After this success in Vietnam, Roy found himself called into the fields of Latin America, the Philippines, Pakistan, and dozens of other countries to work with governments and civil society leaders on land laws and programs that provided land ownership opportunities for millions. In those early years, he was assisted by a small following of UW faculty colleagues and law students.

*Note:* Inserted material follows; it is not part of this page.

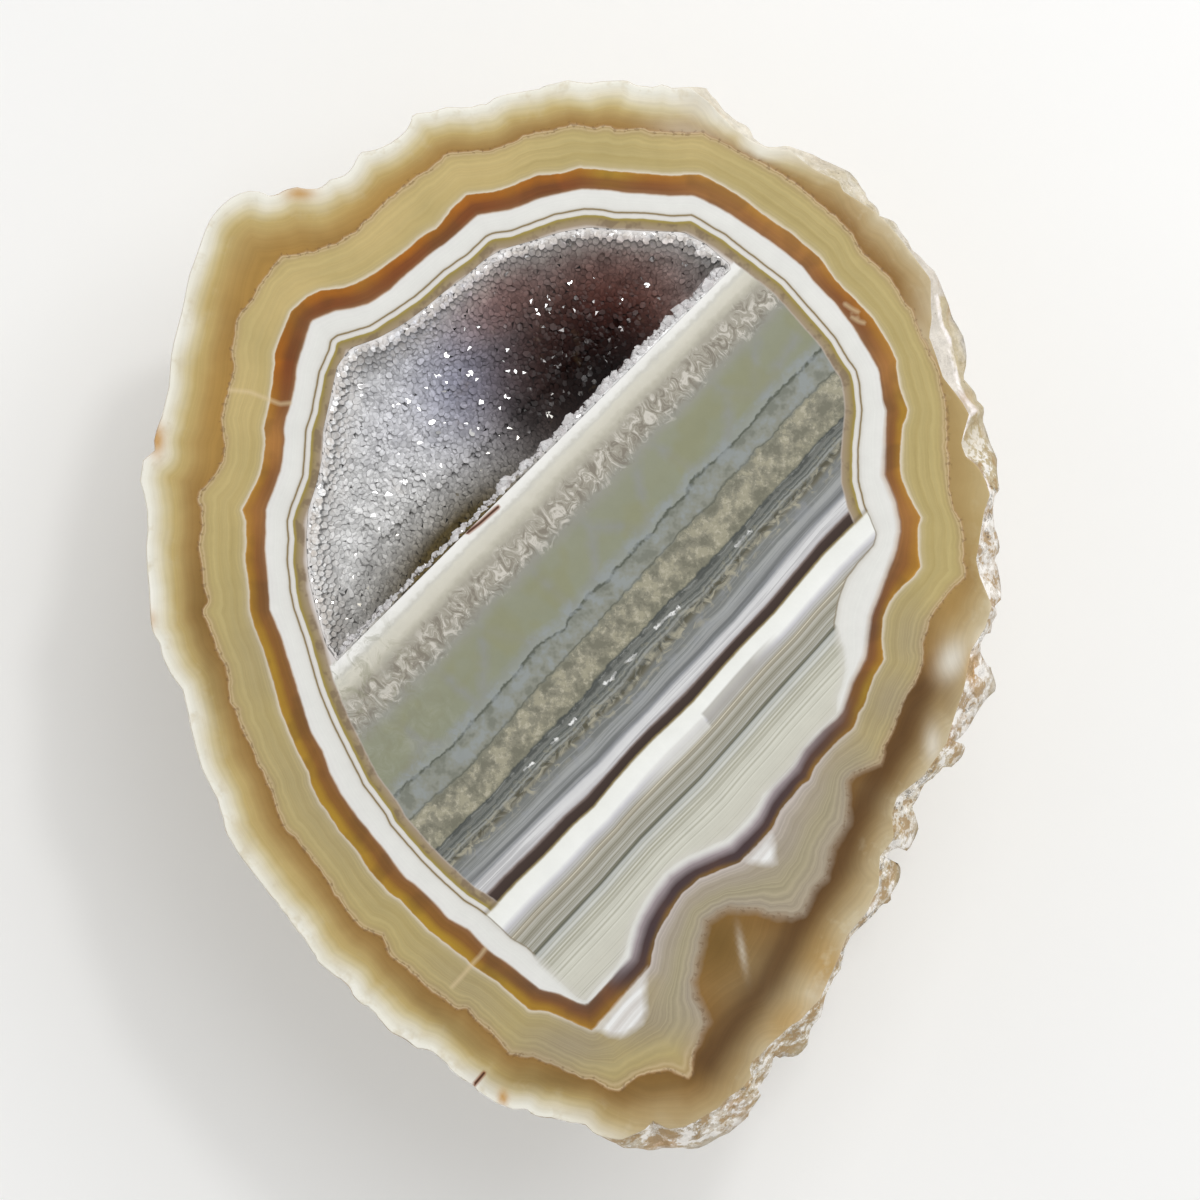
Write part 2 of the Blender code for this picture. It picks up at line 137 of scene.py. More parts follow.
TAN_EDGE = [
    (-36.9, 10.2), (-37.2, 11), (-37.2, 11.9), (-35.3, 13.8), (-34.8, 15), (-34.6, 16.5), (-34.7, 18),
    (-35, 19.3), (-34.2, 21.8), (-33.7, 24.5), (-33.8, 26), (-33.4, 28.8), (-33, 30), (-32.2, 30.7),
    (-31.5, 31.8), (-31, 33), (-28.6, 35.6), (-27.4, 35.6), (-26.4, 36), (-25.6, 35.9), (-23, 36.8),
    (-21, 38.3), (-18.4, 41.2), (-15.4, 43.5), (-14.2, 44), (-12.8, 45.4), (-12, 45.8), (-8.6, 45.9),
    (-7, 46.3), (-5.4, 47), (-4.6, 47.6), (-2, 47.9), (0.2, 48.7), (2, 48.4), (4, 48.5), (4.8, 48.1),
    (6.4, 48.4), (8, 48), (10, 47.8), (13.4, 47.8), (18.4, 45.3), (22.6, 42.8), (24, 41.7), (28.2, 37.8),
    (29.4, 35.8), (31.6, 33.6), (33.4, 31), (34.2, 30.2), (34.8, 28.5), (36.3, 25.5), (36.8, 24),
    (37.6, 20), (37.7, 16.2), (38.1, 12.05), (38.6, 10), (39.1, 9), (39.3, 8.05), (39.4, 5), (39.65, 3.25),
    (37.95, 1.95), (36.2, -0.6), (35.9, -1.25), (35.5, -3), (35.4, -3.8), (35.5, -4.75), (35.1, -6.35),
    (34.05, -8), (33.15, -9.9), (32.45, -11.95), (31.65, -13.55), (31.1, -15.5), (30.3, -15.7),
    (28.35, -16.6), (27.9, -17.25), (27.8, -21.4), (27.25, -22.05), (26.3, -24), (25.65, -26.85),
    (24.5, -28), (23.25, -30.35), (22.05, -30.85), (19.8, -30.45), (18.5, -30.05), (15.95, -29.9),
    (14.7, -30.5), (13.7, -31.3), (12.5, -37.25), (12.6, -38.5), (13.9, -41.25), (12.5, -44.3),
    (12.3, -46.35), (11.95, -47), (10.05, -46.2), (8.9, -46.2), (7.8, -46.35), (6.7, -46.75), (4.9, -48.1),
    (3.95, -48.05), (2.2, -47), (0.9, -46.7), (-3.7, -44.6), (-5, -44.6), (-6, -44.4), (-6.75, -43.4),
    (-10.45, -39.9), (-11.4, -39.9), (-14.1, -38.1), (-16.2, -35.9), (-17.15, -35.25), (-17.95, -34.45),
    (-18.9, -32.7), (-20.85, -31.9), (-23.8, -27.9), (-25.1, -25.8), (-27.8, -22.45), (-28.7, -21.65),
    (-30.35, -16.85), (-31.3, -15.4), (-32.1, -13.3), (-33, -11.55), (-33.4, -10), (-33.9, -9.3),
    (-34.15, -7.2), (-34.55, -5.45), (-35.05, -4.65), (-36.15, -1.6), (-36.7, -0.65), (-36.8, 0.15),
    (-36.4, 0.8), (-36.8, 3), (-37.1, 6.7), (-36.9, 8),
]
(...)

Over the next two decades, “the work”, as Roy called it, went beyond issues of land to include advances in US foreign aid reform, addressing world hunger, nuclear arms reduction, and numerous other topics aimed at making the world a better place for the world’s most economically challenged. During this time, he was instrumental in founding The Hunger Project (with John Denver and others), a global movement to end hunger, which continues today as one of the world’s leading organizations on this important issue. In 1992, Roy decided to focus “the work” back on issues of land. Moving outside of the University of Washington Law School, which had incubated the work, he co-founded Landesa (initially called Rural Development Institute), the world’s first global land rights organization. Landesa grew in size and, much more importantly to Roy, in impact, working with scores of governments on land rights reforms that provided legal land rights to hundreds of millions of women and men. Landesa’s work expanded to include offices and teams in numerous countries, as well as a Landesa Center on Women’s Land Rights.

Roy was solely focused on impact rather than bringing attention to Landesa itself. He recognized that impact could often best be achieved by staying in the background while supporting governments on reforms. Despite his humility and willingness to keep the organization out of the limelight, Landesa’s work and impact began attracting attention over the years, including some of the world’s most prestigious humanitarian awards. Landesa has been named as a Top 10 Global NGO for many years running, and is a recipient of the Hilton Humanitarian Prize, LUI Che Woo Prize, and Skoll Award for Social Entrepreneurship.

A legacy of impact

Roy worked steadfastly for over half a century to improve others’ lives through systemic changes, using the tools of law, policy, and institutional reform. He provided advice and conducted research in more than 40 countries, published six books, authored dozens of articles, and appeared as a frequent guest speaker and presenter at world forums on economic development. At the University of Washington School of Law, he founded and led for many years a graduate program in the Law of Sustainable International Development, the first of its kind in the world, which remains thriving today.

Over the course of his life of service, Roy received numerous awards and distinctions, including the Gleitsman Foundation International Activist Award, which honors achievement in alleviating world poverty, and the inaugural Henry R. Kravis Prize in Leadership. He was nominated three times for the Nobel Peace Prize. Most importantly to Roy: his work, and that of Landesa, resulted in countless legal and policy changes that improved lives and opportunities for hundreds of millions.

Read Roy’s full obituary here.

Roy is dearly missed by his colleagues and friends at Landesa. Together with our global community, we are committed to carrying on his legacy of strengthening land rights and improving lives around the world.